Singapore stocks posts best gain since Oct 2; DBS climbs 4%

Singapore stocks snapped 5-day decline on Friday and rose more than 1 percent, in line with a rally in regional equities as strong U.S. earnings and a step forward in the U.S. Congress on tax reform boosted global risk appetite.

SGX
An electric display chart showing the afternoon trading trend of the blue chip Hang Seng Index is seen through a camera at a brokerage in Hong Kong, China. REUTERS

Singapore stocks snapped 5-day decline on Friday and rose more than 1 percent, in line with a rally in regional equities as strong U.S. earnings and a step forward in the U.S. Congress on tax reform boosted global risk appetite.

MSCI's broadest index of Asia-Pacific shares outside Japan rose 0.1 percent on Friday after the S&P 500 advanced 0.82 percent overnight.

The U.S. House of Representatives approved a broad package of tax cuts sought by President Donald Trump, passing its first, if smallest, hurdle and providing a catalyst for fresh buying in risk assets.

The Straits Times Index gained 1.23 percent or 41 points to 3,382. It ended 0.81 percent lower on Thursday, taking the year-to-date performance to about 16 percent.

United Overseas Bank and Oversea-Chinese Bank advanced 1.5 percent each while DBS Group Holdings gained 3.6 percent.

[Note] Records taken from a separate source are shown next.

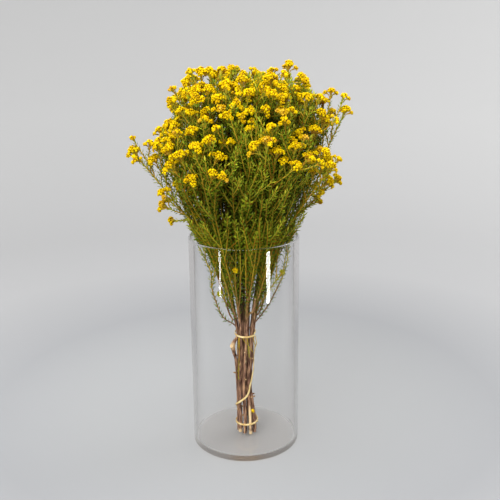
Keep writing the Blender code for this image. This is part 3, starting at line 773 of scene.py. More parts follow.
@dataclass(frozen=True)
class SprigRule:
    """How leafy sprigs, some with a small head, are set along the grown shoots and stems."""

    seed: int
    stem_from: float = 0.186
    shoot_from: float = 0.016
    tip_gap: float = 0.012
    gaps: tuple[float, float] = (0.006, 0.013)
    lengths: tuple[float, float] = (0.020, 0.048)
    stem_lengths: tuple[float, float] = (0.030, 0.066)
    radii: tuple[float, float] = (0.0008, 0.0005)
    leans: tuple[float, float] = (math.radians(24), math.radians(40))
    swing: float = 1.1
    lift: float = 0.55
    handle: float = 0.33
    clear: float = 0.0009
    room: float = 0.0070
    trials: int = 9
    flower_drop: float = 0.004
    flower_depth: float = 0.036
    flower_share: float = 0.55
    flower_sizes: tuple[float, float] = (0.0045, 0.0065)
    low: float = 0.370
    low_depth: float = 0.35
    lowest: float = 0.0

    def holds(self, place: Vector) -> bool:
        """Tell whether a sprig's tip keeps its leaves off the glass and inside the crown."""
        if place.z < GLASS.height:
            return math.hypot(place.x, place.y) < between(CROWN.waist, place.z)
        reach = math.hypot(place.x, place.y)
        return reach + self.room < between(CROWN.outline, place.z) and place.z + self.room < CROWN.top(reach)

    def flower(self, draw: random.Random, tip: Vector) -> float:
        """Draw the size of the head that a sprig carries, or nought where its tip lies far within or low."""
        reach = math.hypot(tip.x, tip.y)
        near_side = between(CROWN.outline, tip.z) - reach < self.flower_depth
        near_top = CROWN.top(reach) - tip.z < self.flower_depth
        lowest = between(CROWN.lowest_tips, math.degrees(math.atan2(tip.y, tip.x)) % 360.0)
        outside = tip.z >= lowest - self.flower_drop and (near_side or near_top)
        if not outside or draw.random() > self.flower_share:
            return 0.0
        return draw.uniform(*self.flower_sizes)

    def grow(self, stems: list[Shoot], crowd: Crowd) -> int:
        """Set the sprigs on all that has grown.

        Args:
            stems: The stems with their shoots and twigs.
            crowd: What has grown.

        Returns:
            How many were set.
        """
        draw = random.Random(self.seed)
        count = 0
        for index, stem in enumerate(stems):
            for shoot in stem.family():
                if shoot.kind is Kind.STUB:
                    continue
                bare = self.stem_from - shoot.foot if shoot.kind is Kind.STEM else self.shoot_from
                distance = bare + draw.uniform(*self.gaps)
                while distance < shoot.route.length - self.tip_gap:
                    count += self.try_here(draw, crowd, shoot, distance, BUNDLE.azimuth(index))
                    distance += draw.uniform(*self.gaps)
        return count

    def try_here(self, draw: random.Random, crowd: Crowd, shoot: Shoot, distance: float, out: float) -> bool:
        """Set one sprig at a place, if any of a few tries passes clear.

        Args:
            draw: The run of random numbers.
            crowd: What has grown.
            shoot: What carries the sprig.
            distance: How far along the shoot it forks off.
            out: The way out of the bundle, as an angle, for a sprig on a stem.

        Returns:
            Whether one was set.
        """
        start, along = shoot.route.at(distance), shoot.route.heading(distance)
        outside_low = GLASS.height < start.z < self.low and CROWN.depth(start) < self.low_depth
        if outside_low or start.z < self.lowest:
            return False
        first, second = across(along)
        on_stem = shoot.kind is Kind.STEM
        for _ in range(self.trials):
            if on_stem:
                angle = out + draw.uniform(-self.swing, self.swing)
                side = Vector((math.cos(angle), math.sin(angle), 0.0))
                side = (side - along * side.dot(along)).normalized()
                length = draw.uniform(*self.stem_lengths)
            else:
                angle = draw.uniform(0.0, math.tau)
                side = first * math.cos(angle) + second * math.sin(angle)
                length = draw.uniform(*self.lengths)
            lean = draw.uniform(*self.leans)
            leaving = along * math.cos(lean) + side * math.sin(lean)
            arriving = (leaving + Vector((0.0, 0.0, self.lift))).normalized()
            tip = start + (leaving + arriving).normalized() * length
            if not self.holds(tip):
                continue
            route = curve(start, leaving, tip, arriving, length * self.handle, length * self.handle)
            sprig = Shoot(Kind.SPRIG, route, self.radii, 0.0, self.flower(draw, tip))
            if sprig.fits(crowd, shoot, self.clear):
                sprig.settle(crowd, shoot, distance)
                return True
        return False


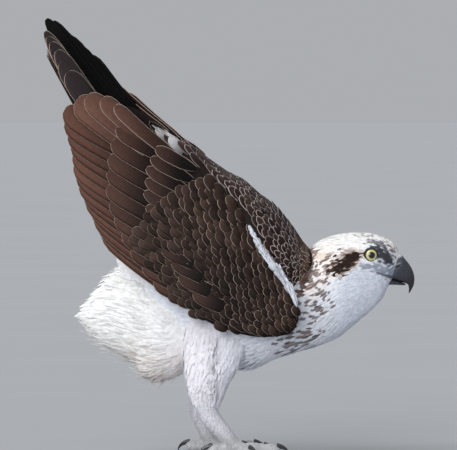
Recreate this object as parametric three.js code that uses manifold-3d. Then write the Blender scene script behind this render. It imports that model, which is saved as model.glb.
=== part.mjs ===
// A life-size osprey, standing still with its wings folded high and its vent plumage fluffed.
// Millimetres, +Z up. The bird faces +X, its right side is towards -Y, and the floor under its toes is z = 0.
// The outlines are given in the side view, as (x, z).

import * as THREE from "three";
import { mergeVertices } from "three/addons/utils/BufferGeometryUtils.js";
import Module from "manifold-3d";

const wasm = await Module();
wasm.setup();

// Driving dimensions
const gap = 0.3; // clearance between pieces that touch
const holeGrowth = 0.65; // by which a piece is grown before it is cut out of its neighbour
const vaneThickness = 0.8; // of a feather
const wingSpanInPlane = 420; // from the wrist to the wing tip
const tailLength = 211;
const tailHalfFan = 3.6; // degrees from the middle of the tail to its outermost feather
const eyeRadius = 9.4;
const legSpacing = 38; // from the middle plane to each leg
const seed = 7; // of every random draw
const tolerance = 0.02; // within which slivers left by unions are merged away

const degrees = Math.PI / 180;
const lerp = (a, b, t) => a + (b - a) * t;
const mix = (p, q, t) => p.map((value, i) => lerp(value, q[i], t));
const clamp = (value, low, high) => Math.min(Math.max(value, low), high);

let randomState = seed;
function random(low, high) {
  randomState = (randomState * 1664525 + 1013904223) % 4294967296;
  return lerp(low, high, randomState / 4294967296);
}

// Solids from points and faces

function solidOf(points, faces) {
  const geometry = new THREE.BufferGeometry();
  geometry.setAttribute("position", new THREE.Float32BufferAttribute(points.flat(), 3));
  geometry.setIndex(faces);
  const merged = mergeVertices(geometry, 1e-4);
  const positions = merged.attributes.position.array;
  const build = (indices) =>
    new wasm.Manifold(
      new wasm.Mesh({
        numProp: 3,
        vertProperties: new Float32Array(positions),
        triVerts: new Uint32Array(indices),
      }),
    );
  const indices = Array.from(merged.index.array);
  const solid = build(indices);
  return solid.volume() < 0 ? build(indices.reverse()) : solid;
}

const centreOf = (ring) =>
  [0, 1, 2].map((axis) => ring.reduce((sum, point) => sum + point[axis], 0) / ring.length);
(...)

Telecom stocks recovered from previous day's fall: StarHub was up 1.8 percent while Singapore Telecommunications rose 0.3 percent.

Spackman Entertainment ended unchanged at S$0.11 after the company said it has invested about US$225,000 as seed funding in the Korean film production firm The Makers Studio.

But Cruise operator Genting Hong Kong fell 2 percent after its unit Star NCLC entered has agreed to sell 5 million shares in Norwegian Cruise Line Holdings to third party investors for US$270.1 million.

Shares in Raffles Education fell as much as 12.5 percent to S$0.28 on Friday after billionaire shareholder Oei Hong Leong withdrew application to remove Founder and Chief Executive Chew Hua Seng from the firm.

About 2.3 billion shares worth S$1.3 billion changed hands, with gainers outnumbering losers 257 to 181.